━━━━━ STORED DATA ━━━━━

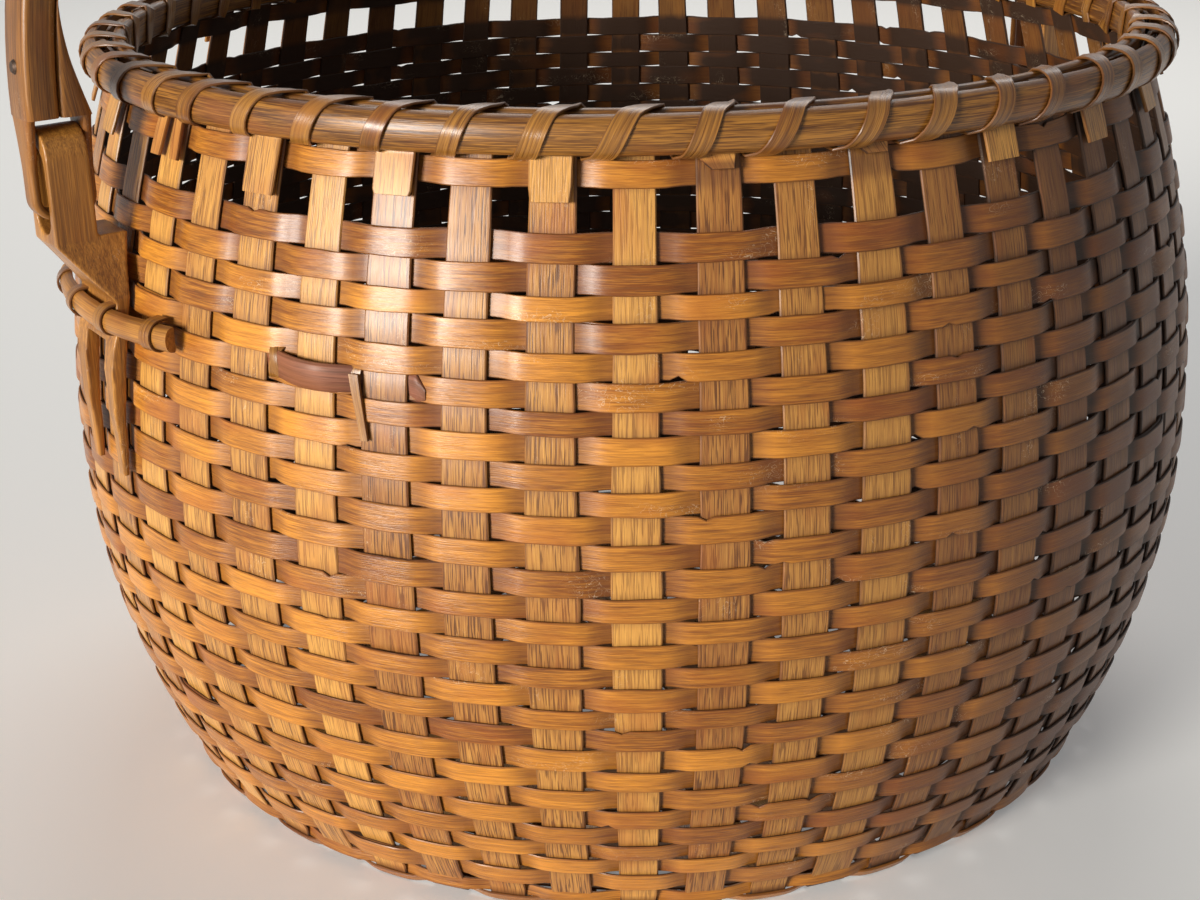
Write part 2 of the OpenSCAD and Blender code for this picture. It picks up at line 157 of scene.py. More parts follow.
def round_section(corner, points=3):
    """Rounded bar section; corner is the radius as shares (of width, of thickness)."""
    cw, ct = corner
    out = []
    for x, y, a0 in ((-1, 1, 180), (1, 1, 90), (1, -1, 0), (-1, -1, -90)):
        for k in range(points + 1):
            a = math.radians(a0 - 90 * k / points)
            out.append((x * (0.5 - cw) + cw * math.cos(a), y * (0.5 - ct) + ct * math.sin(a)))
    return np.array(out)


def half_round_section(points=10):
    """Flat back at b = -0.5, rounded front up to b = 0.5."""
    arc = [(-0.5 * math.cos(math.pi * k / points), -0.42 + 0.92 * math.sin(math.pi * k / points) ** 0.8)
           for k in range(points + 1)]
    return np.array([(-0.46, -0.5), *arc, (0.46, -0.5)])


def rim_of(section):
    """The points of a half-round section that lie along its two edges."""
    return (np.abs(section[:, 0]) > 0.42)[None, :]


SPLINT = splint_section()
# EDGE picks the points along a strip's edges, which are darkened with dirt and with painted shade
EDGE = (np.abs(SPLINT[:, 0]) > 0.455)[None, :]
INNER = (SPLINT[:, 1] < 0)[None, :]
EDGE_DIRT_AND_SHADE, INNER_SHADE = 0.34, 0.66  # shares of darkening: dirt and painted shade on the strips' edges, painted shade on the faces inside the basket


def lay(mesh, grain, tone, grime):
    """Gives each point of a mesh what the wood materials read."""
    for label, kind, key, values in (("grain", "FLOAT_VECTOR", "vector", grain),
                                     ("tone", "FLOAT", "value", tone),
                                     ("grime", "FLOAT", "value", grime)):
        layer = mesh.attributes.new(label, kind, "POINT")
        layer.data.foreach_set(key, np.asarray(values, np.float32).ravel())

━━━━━

PROBLEM TO WORK ON »
Please output the entire listing exactly as it stands.

FINAL RESULT »
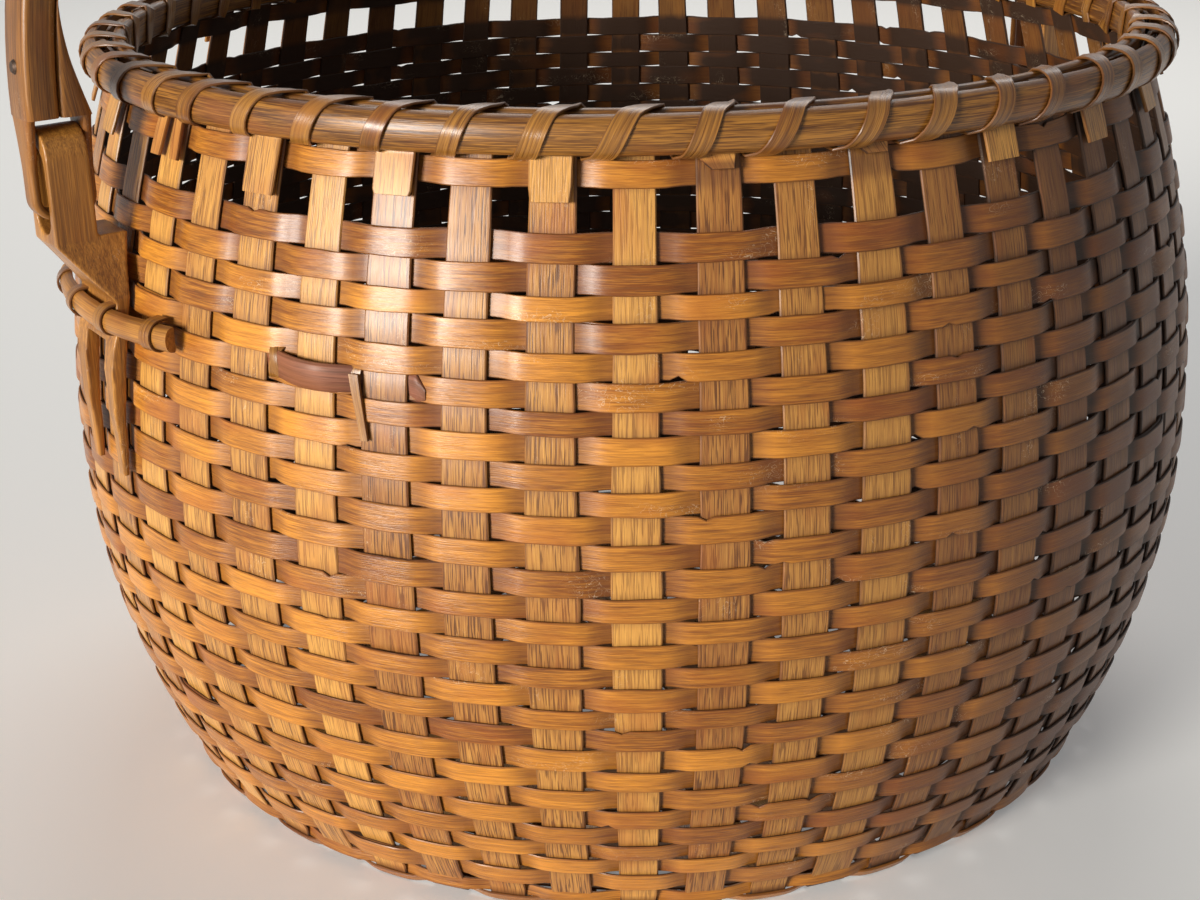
Write part 2 of the OpenSCAD and Blender code for this picture. It picks up at line 157 of scene.py. More parts follow.
def round_section(corner, points=3):
    """Rounded bar section; corner is the radius as shares (of width, of thickness)."""
    cw, ct = corner
    out = []
    for x, y, a0 in ((-1, 1, 180), (1, 1, 90), (1, -1, 0), (-1, -1, -90)):
        for k in range(points + 1):
            a = math.radians(a0 - 90 * k / points)
            out.append((x * (0.5 - cw) + cw * math.cos(a), y * (0.5 - ct) + ct * math.sin(a)))
    return np.array(out)


def half_round_section(points=10):
    """Flat back at b = -0.5, rounded front up to b = 0.5."""
    arc = [(-0.5 * math.cos(math.pi * k / points), -0.42 + 0.92 * math.sin(math.pi * k / points) ** 0.8)
           for k in range(points + 1)]
    return np.array([(-0.46, -0.5), *arc, (0.46, -0.5)])


def rim_of(section):
    """The points of a half-round section that lie along its two edges."""
    return (np.abs(section[:, 0]) > 0.42)[None, :]


SPLINT = splint_section()
# EDGE picks the points along a strip's edges, which are darkened with dirt and with painted shade
EDGE = (np.abs(SPLINT[:, 0]) > 0.455)[None, :]
INNER = (SPLINT[:, 1] < 0)[None, :]
EDGE_DIRT_AND_SHADE, INNER_SHADE = 0.34, 0.66  # shares of darkening: dirt and painted shade on the strips' edges, painted shade on the faces inside the basket


def lay(mesh, grain, tone, grime):
    """Gives each point of a mesh what the wood materials read."""
    for label, kind, key, values in (("grain", "FLOAT_VECTOR", "vector", grain),
                                     ("tone", "FLOAT", "value", tone),
                                     ("grime", "FLOAT", "value", grime)):
        layer = mesh.attributes.new(label, kind, "POINT")
        layer.data.foreach_set(key, np.asarray(values, np.float32).ravel())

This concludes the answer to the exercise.